— TASK BRIEF —
Extract all of the data and reproduce it precisely.

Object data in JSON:
--
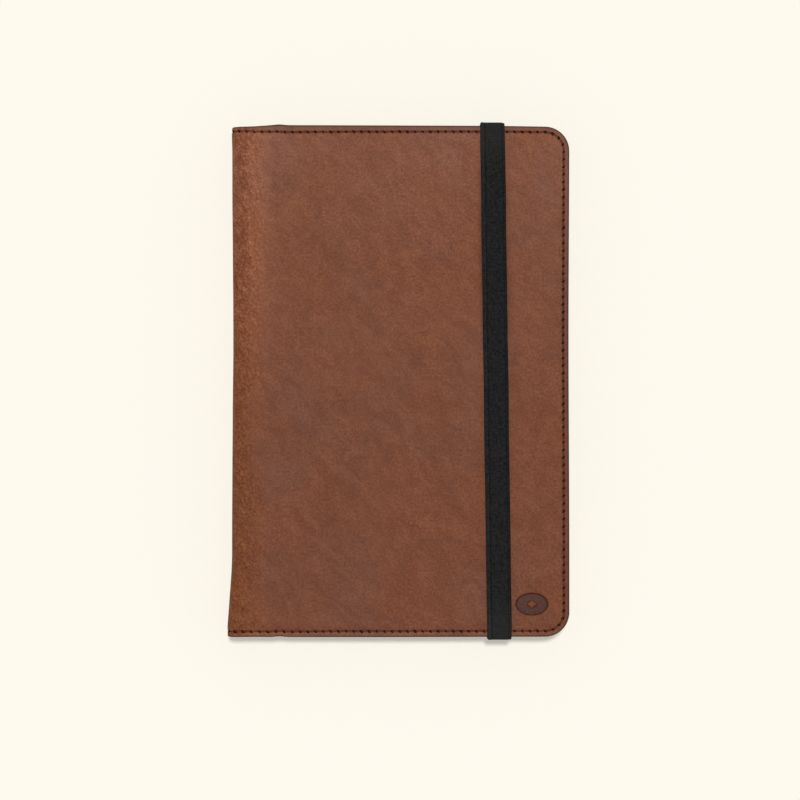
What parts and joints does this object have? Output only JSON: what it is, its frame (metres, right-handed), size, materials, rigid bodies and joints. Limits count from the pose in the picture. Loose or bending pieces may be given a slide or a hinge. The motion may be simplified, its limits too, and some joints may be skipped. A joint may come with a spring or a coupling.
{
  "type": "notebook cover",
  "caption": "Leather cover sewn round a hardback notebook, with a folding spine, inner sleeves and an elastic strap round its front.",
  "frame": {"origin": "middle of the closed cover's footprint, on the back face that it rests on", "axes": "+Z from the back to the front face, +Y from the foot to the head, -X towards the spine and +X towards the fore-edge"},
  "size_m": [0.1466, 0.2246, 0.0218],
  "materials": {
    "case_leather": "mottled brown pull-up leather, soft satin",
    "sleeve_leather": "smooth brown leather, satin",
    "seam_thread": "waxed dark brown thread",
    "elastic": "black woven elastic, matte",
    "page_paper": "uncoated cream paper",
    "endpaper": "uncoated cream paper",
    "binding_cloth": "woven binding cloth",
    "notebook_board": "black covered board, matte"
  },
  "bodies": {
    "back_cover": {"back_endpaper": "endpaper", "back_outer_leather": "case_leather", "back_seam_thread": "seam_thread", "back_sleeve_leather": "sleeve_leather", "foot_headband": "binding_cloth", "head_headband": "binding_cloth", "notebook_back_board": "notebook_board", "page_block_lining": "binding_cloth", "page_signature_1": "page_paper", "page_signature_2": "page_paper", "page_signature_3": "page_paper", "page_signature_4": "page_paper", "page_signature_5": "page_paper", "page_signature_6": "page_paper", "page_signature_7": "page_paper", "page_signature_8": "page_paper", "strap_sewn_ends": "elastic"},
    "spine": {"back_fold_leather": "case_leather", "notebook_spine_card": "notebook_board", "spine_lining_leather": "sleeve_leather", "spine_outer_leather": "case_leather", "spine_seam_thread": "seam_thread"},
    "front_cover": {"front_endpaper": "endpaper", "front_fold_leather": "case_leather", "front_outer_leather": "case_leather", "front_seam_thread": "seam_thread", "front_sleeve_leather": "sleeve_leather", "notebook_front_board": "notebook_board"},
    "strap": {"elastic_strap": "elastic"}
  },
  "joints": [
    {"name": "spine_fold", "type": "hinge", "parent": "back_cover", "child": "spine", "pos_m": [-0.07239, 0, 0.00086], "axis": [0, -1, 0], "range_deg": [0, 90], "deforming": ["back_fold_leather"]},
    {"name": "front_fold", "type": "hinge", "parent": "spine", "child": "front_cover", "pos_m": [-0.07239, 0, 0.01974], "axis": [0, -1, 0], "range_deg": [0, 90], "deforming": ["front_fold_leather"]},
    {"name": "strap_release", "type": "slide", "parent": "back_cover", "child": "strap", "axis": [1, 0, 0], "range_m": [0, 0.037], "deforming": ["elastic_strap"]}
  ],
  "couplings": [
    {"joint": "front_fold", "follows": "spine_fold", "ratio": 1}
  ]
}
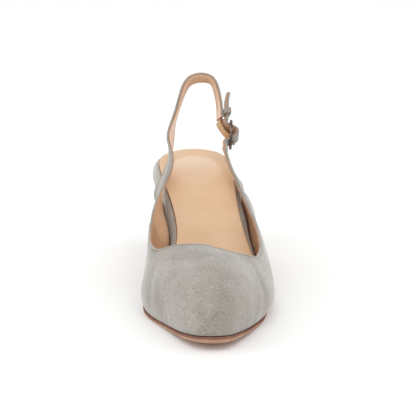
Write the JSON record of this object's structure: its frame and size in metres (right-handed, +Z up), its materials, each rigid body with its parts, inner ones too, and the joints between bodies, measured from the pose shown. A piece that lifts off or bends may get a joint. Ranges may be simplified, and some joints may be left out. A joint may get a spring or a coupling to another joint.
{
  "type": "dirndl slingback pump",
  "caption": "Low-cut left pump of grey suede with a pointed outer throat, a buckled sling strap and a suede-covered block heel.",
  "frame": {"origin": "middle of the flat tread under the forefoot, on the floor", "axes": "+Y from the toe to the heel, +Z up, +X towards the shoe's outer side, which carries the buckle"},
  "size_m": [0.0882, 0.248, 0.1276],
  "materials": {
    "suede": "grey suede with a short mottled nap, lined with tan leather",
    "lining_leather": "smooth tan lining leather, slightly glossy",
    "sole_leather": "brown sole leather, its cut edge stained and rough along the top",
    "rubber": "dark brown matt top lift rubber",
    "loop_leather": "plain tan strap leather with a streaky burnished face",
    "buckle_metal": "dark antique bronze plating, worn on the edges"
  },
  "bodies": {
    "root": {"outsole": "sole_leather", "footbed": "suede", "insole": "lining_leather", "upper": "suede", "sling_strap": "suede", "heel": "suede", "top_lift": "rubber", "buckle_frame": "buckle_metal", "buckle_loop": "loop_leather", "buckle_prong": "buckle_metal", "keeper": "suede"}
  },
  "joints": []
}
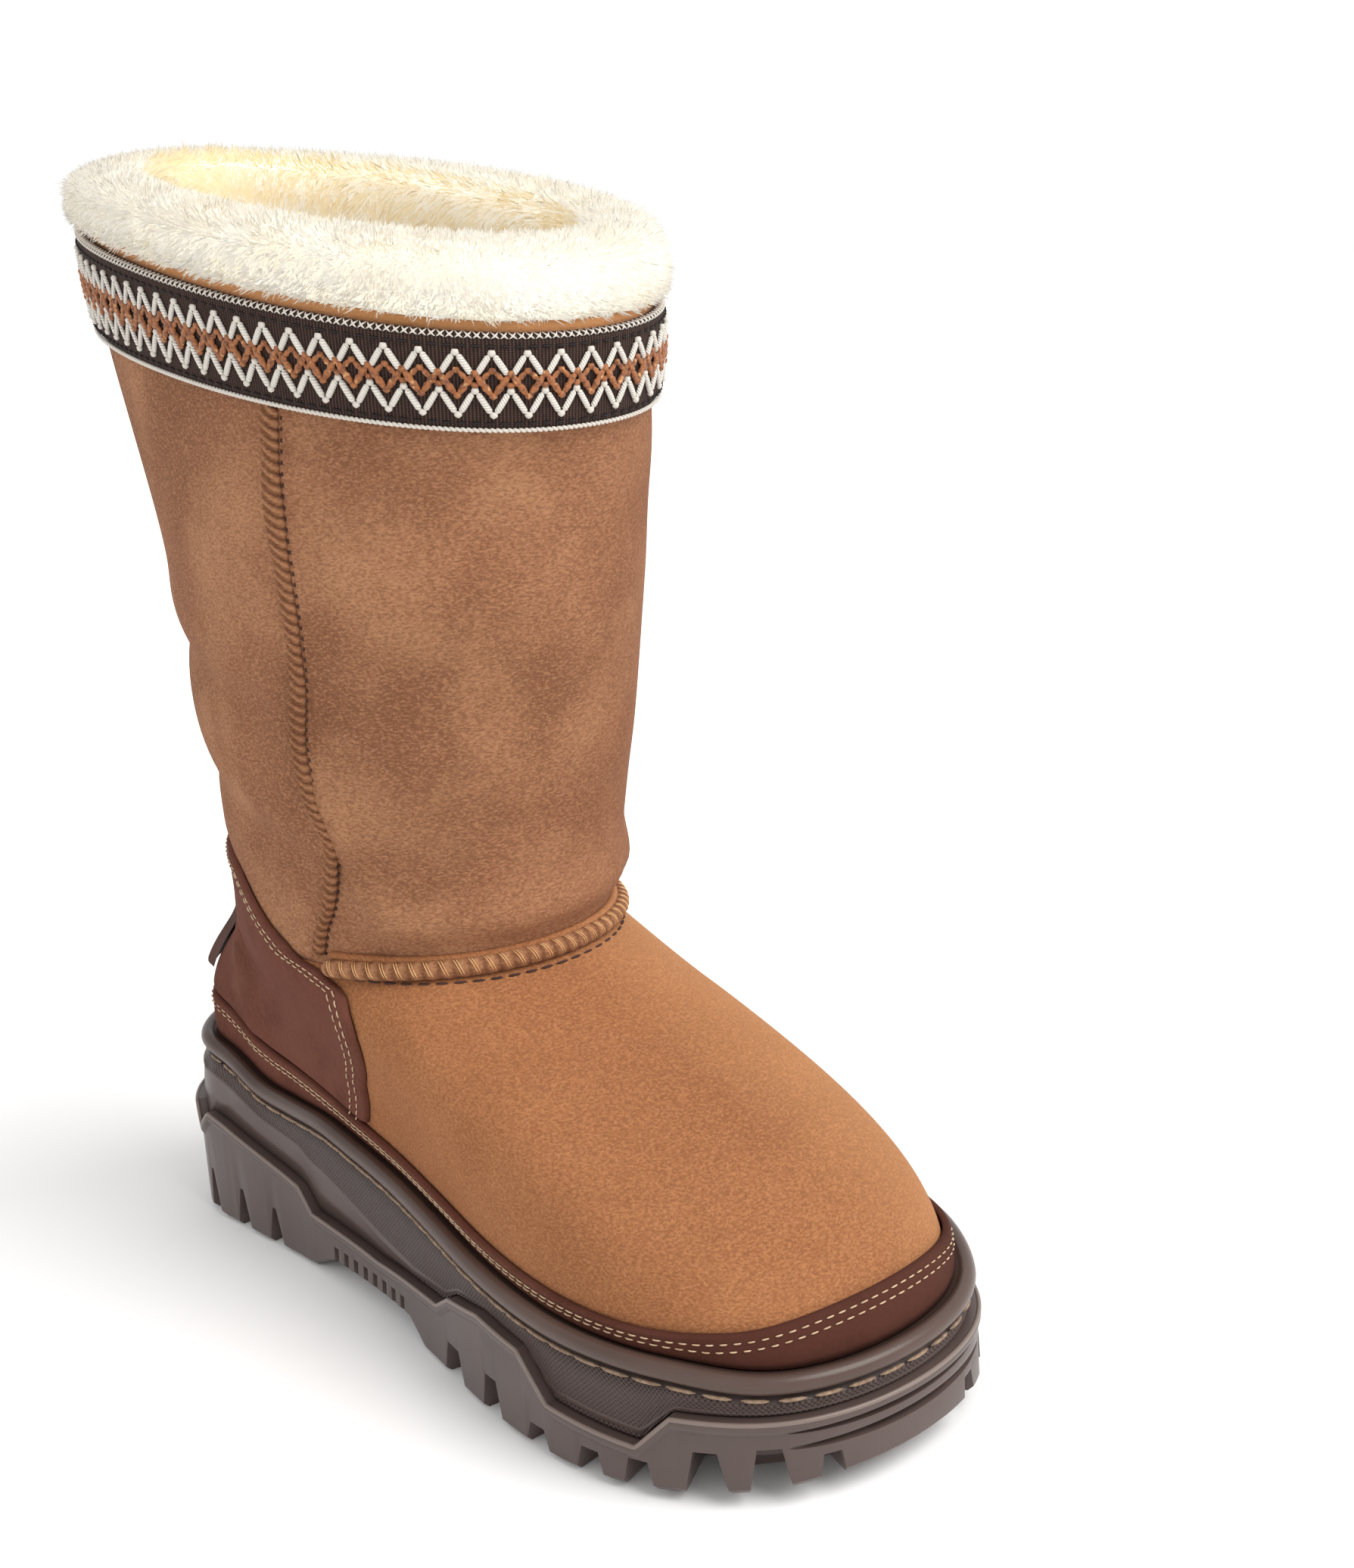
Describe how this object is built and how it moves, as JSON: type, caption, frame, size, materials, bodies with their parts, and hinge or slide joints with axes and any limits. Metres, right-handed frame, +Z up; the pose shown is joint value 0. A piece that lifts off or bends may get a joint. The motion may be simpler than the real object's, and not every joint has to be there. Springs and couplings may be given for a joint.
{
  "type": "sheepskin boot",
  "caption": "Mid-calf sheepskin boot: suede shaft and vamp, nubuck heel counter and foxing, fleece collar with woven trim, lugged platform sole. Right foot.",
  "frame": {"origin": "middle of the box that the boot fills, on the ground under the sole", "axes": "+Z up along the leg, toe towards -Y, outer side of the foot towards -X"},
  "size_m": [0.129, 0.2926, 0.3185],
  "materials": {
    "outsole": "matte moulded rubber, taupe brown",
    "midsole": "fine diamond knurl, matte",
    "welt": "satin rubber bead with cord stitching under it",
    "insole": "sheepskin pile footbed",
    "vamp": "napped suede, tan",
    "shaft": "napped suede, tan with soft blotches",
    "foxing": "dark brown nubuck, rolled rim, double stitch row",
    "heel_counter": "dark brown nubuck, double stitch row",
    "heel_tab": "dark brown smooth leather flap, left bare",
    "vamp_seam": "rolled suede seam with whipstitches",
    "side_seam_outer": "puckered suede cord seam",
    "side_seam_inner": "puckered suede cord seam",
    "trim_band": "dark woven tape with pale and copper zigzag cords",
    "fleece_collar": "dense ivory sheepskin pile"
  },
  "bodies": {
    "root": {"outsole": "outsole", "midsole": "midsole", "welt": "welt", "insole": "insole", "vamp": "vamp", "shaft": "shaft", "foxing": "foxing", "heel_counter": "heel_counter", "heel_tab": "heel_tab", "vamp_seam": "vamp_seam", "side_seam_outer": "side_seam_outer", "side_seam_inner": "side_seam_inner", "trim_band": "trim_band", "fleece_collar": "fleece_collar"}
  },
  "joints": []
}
--
— EXERCISE RESULT —
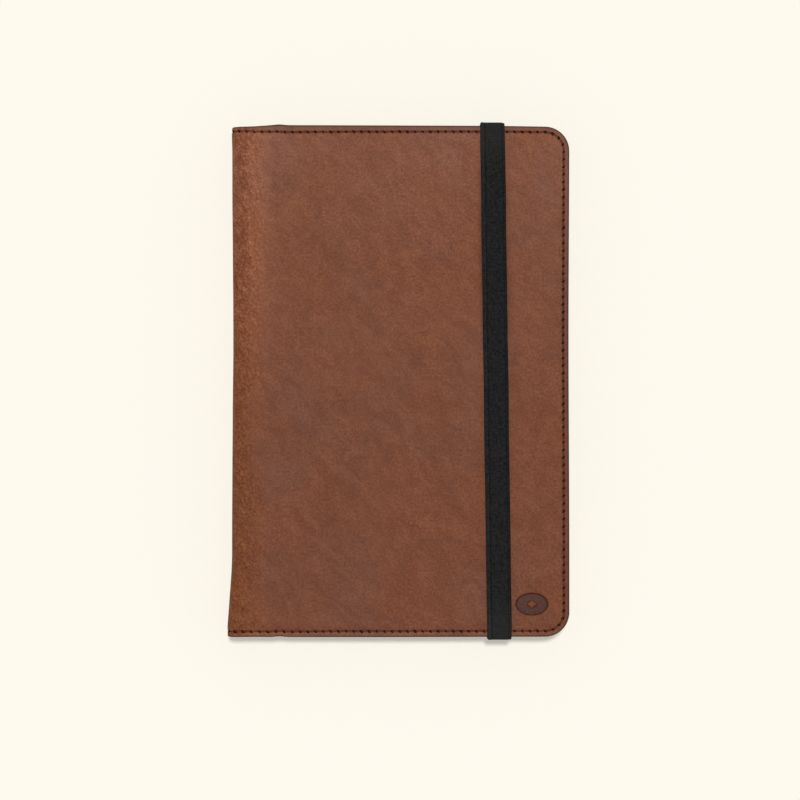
What parts and joints does this object have? Output only JSON: what it is, its frame (metres, right-handed), size, materials, rigid bodies and joints. Limits count from the pose in the picture. Loose or bending pieces may be given a slide or a hinge. The motion may be simplified, its limits too, and some joints may be skipped. A joint may come with a spring or a coupling.
{
  "type": "notebook cover",
  "caption": "Leather cover sewn round a hardback notebook, with a folding spine, inner sleeves and an elastic strap round its front.",
  "frame": {"origin": "middle of the closed cover's footprint, on the back face that it rests on", "axes": "+Z from the back to the front face, +Y from the foot to the head, -X towards the spine and +X towards the fore-edge"},
  "size_m": [0.1466, 0.2246, 0.0218],
  "materials": {
    "case_leather": "mottled brown pull-up leather, soft satin",
    "sleeve_leather": "smooth brown leather, satin",
    "seam_thread": "waxed dark brown thread",
    "elastic": "black woven elastic, matte",
    "page_paper": "uncoated cream paper",
    "endpaper": "uncoated cream paper",
    "binding_cloth": "woven binding cloth",
    "notebook_board": "black covered board, matte"
  },
  "bodies": {
    "back_cover": {"back_endpaper": "endpaper", "back_outer_leather": "case_leather", "back_seam_thread": "seam_thread", "back_sleeve_leather": "sleeve_leather", "foot_headband": "binding_cloth", "head_headband": "binding_cloth", "notebook_back_board": "notebook_board", "page_block_lining": "binding_cloth", "page_signature_1": "page_paper", "page_signature_2": "page_paper", "page_signature_3": "page_paper", "page_signature_4": "page_paper", "page_signature_5": "page_paper", "page_signature_6": "page_paper", "page_signature_7": "page_paper", "page_signature_8": "page_paper", "strap_sewn_ends": "elastic"},
    "spine": {"back_fold_leather": "case_leather", "notebook_spine_card": "notebook_board", "spine_lining_leather": "sleeve_leather", "spine_outer_leather": "case_leather", "spine_seam_thread": "seam_thread"},
    "front_cover": {"front_endpaper": "endpaper", "front_fold_leather": "case_leather", "front_outer_leather": "case_leather", "front_seam_thread": "seam_thread", "front_sleeve_leather": "sleeve_leather", "notebook_front_board": "notebook_board"},
    "strap": {"elastic_strap": "elastic"}
  },
  "joints": [
    {"name": "spine_fold", "type": "hinge", "parent": "back_cover", "child": "spine", "pos_m": [-0.07239, 0, 0.00086], "axis": [0, -1, 0], "range_deg": [0, 90], "deforming": ["back_fold_leather"]},
    {"name": "front_fold", "type": "hinge", "parent": "spine", "child": "front_cover", "pos_m": [-0.07239, 0, 0.01974], "axis": [0, -1, 0], "range_deg": [0, 90], "deforming": ["front_fold_leather"]},
    {"name": "strap_release", "type": "slide", "parent": "back_cover", "child": "strap", "axis": [1, 0, 0], "range_m": [0, 0.037], "deforming": ["elastic_strap"]}
  ],
  "couplings": [
    {"joint": "front_fold", "follows": "spine_fold", "ratio": 1}
  ]
}
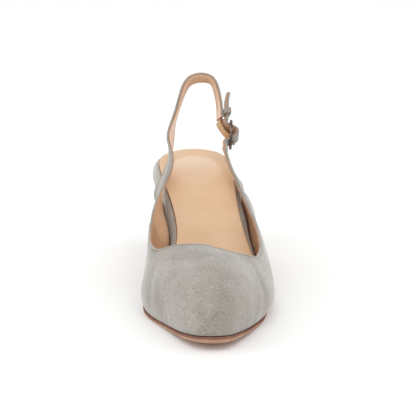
Write the JSON record of this object's structure: its frame and size in metres (right-handed, +Z up), its materials, each rigid body with its parts, inner ones too, and the joints between bodies, measured from the pose shown. A piece that lifts off or bends may get a joint. Ranges may be simplified, and some joints may be left out. A joint may get a spring or a coupling to another joint.
{
  "type": "dirndl slingback pump",
  "caption": "Low-cut left pump of grey suede with a pointed outer throat, a buckled sling strap and a suede-covered block heel.",
  "frame": {"origin": "middle of the flat tread under the forefoot, on the floor", "axes": "+Y from the toe to the heel, +Z up, +X towards the shoe's outer side, which carries the buckle"},
  "size_m": [0.0882, 0.248, 0.1276],
  "materials": {
    "suede": "grey suede with a short mottled nap, lined with tan leather",
    "lining_leather": "smooth tan lining leather, slightly glossy",
    "sole_leather": "brown sole leather, its cut edge stained and rough along the top",
    "rubber": "dark brown matt top lift rubber",
    "loop_leather": "plain tan strap leather with a streaky burnished face",
    "buckle_metal": "dark antique bronze plating, worn on the edges"
  },
  "bodies": {
    "root": {"outsole": "sole_leather", "footbed": "suede", "insole": "lining_leather", "upper": "suede", "sling_strap": "suede", "heel": "suede", "top_lift": "rubber", "buckle_frame": "buckle_metal", "buckle_loop": "loop_leather", "buckle_prong": "buckle_metal", "keeper": "suede"}
  },
  "joints": []
}
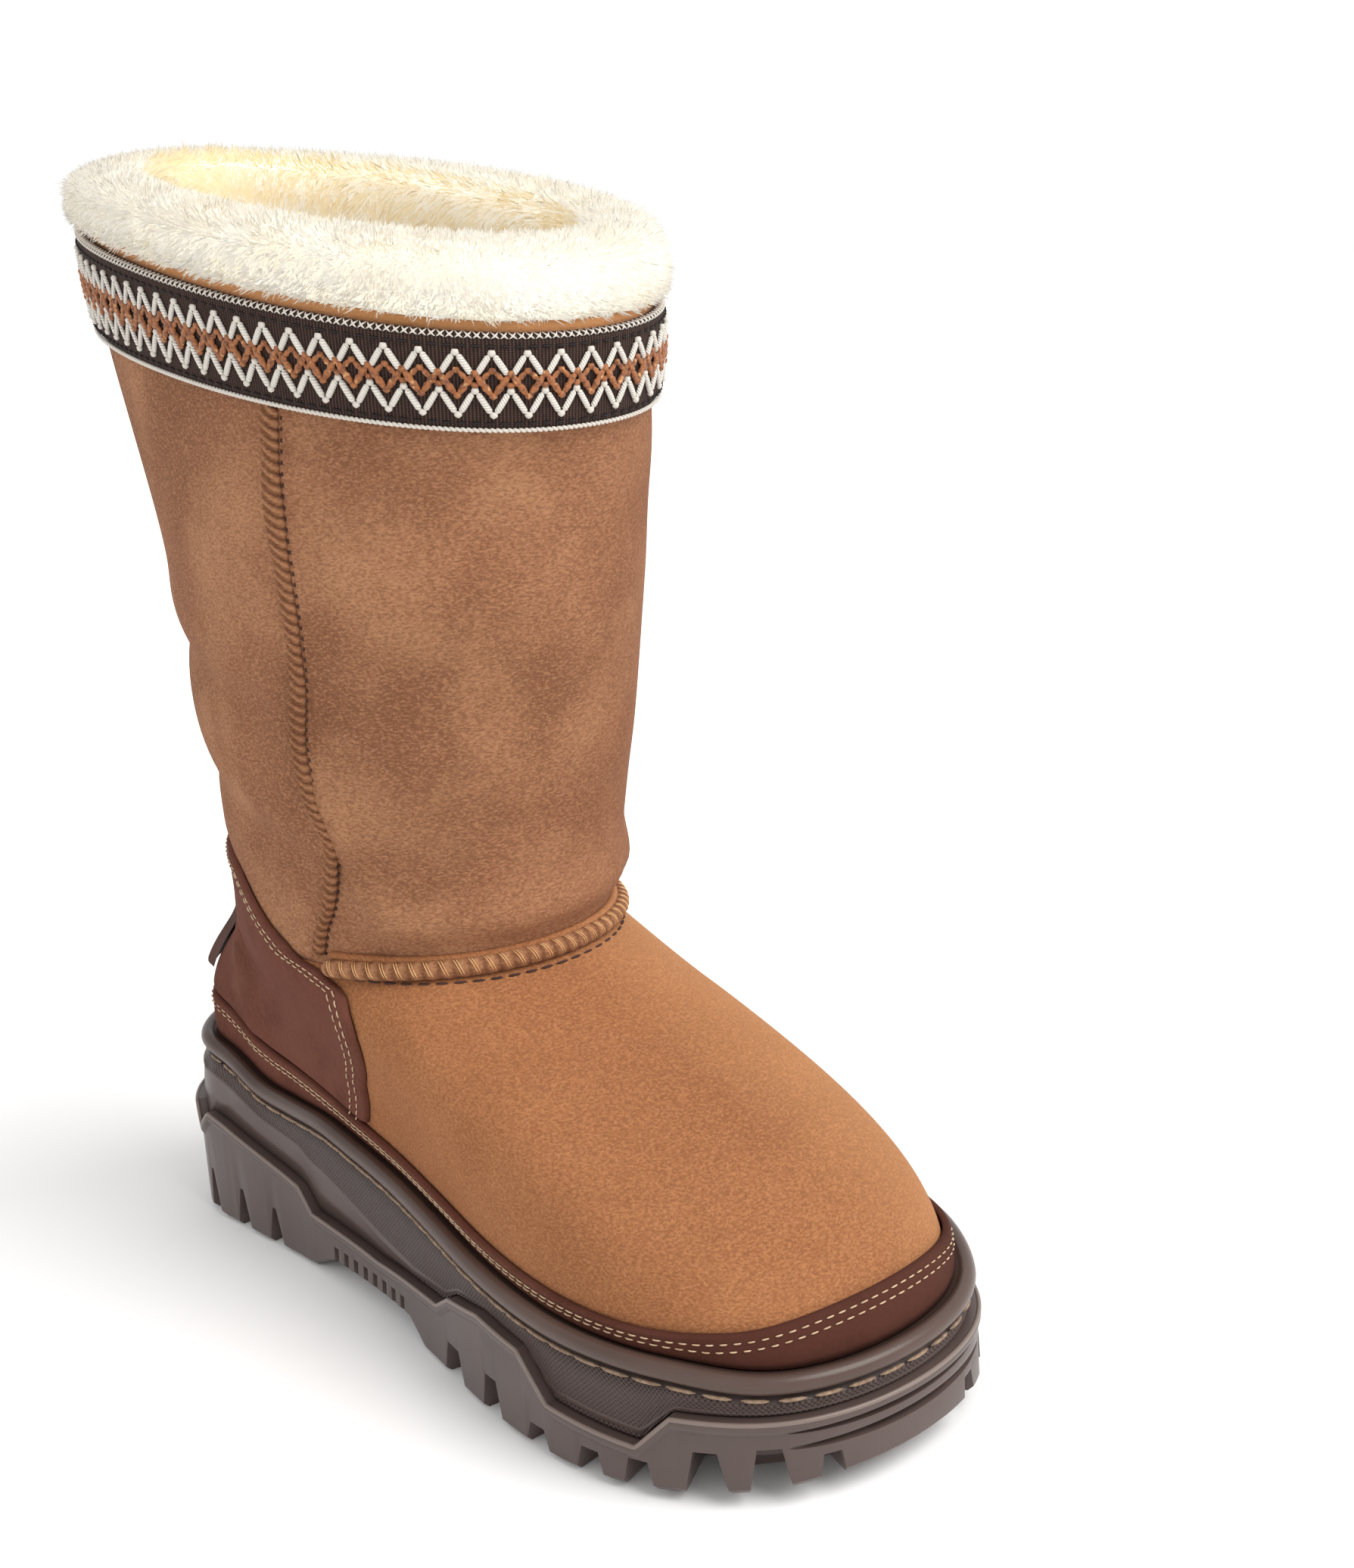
Describe how this object is built and how it moves, as JSON: type, caption, frame, size, materials, bodies with their parts, and hinge or slide joints with axes and any limits. Metres, right-handed frame, +Z up; the pose shown is joint value 0. A piece that lifts off or bends may get a joint. The motion may be simpler than the real object's, and not every joint has to be there. Springs and couplings may be given for a joint.
{
  "type": "sheepskin boot",
  "caption": "Mid-calf sheepskin boot: suede shaft and vamp, nubuck heel counter and foxing, fleece collar with woven trim, lugged platform sole. Right foot.",
  "frame": {"origin": "middle of the box that the boot fills, on the ground under the sole", "axes": "+Z up along the leg, toe towards -Y, outer side of the foot towards -X"},
  "size_m": [0.129, 0.2926, 0.3185],
  "materials": {
    "outsole": "matte moulded rubber, taupe brown",
    "midsole": "fine diamond knurl, matte",
    "welt": "satin rubber bead with cord stitching under it",
    "insole": "sheepskin pile footbed",
    "vamp": "napped suede, tan",
    "shaft": "napped suede, tan with soft blotches",
    "foxing": "dark brown nubuck, rolled rim, double stitch row",
    "heel_counter": "dark brown nubuck, double stitch row",
    "heel_tab": "dark brown smooth leather flap, left bare",
    "vamp_seam": "rolled suede seam with whipstitches",
    "side_seam_outer": "puckered suede cord seam",
    "side_seam_inner": "puckered suede cord seam",
    "trim_band": "dark woven tape with pale and copper zigzag cords",
    "fleece_collar": "dense ivory sheepskin pile"
  },
  "bodies": {
    "root": {"outsole": "outsole", "midsole": "midsole", "welt": "welt", "insole": "insole", "vamp": "vamp", "shaft": "shaft", "foxing": "foxing", "heel_counter": "heel_counter", "heel_tab": "heel_tab", "vamp_seam": "vamp_seam", "side_seam_outer": "side_seam_outer", "side_seam_inner": "side_seam_inner", "trim_band": "trim_band", "fleece_collar": "fleece_collar"}
  },
  "joints": []
}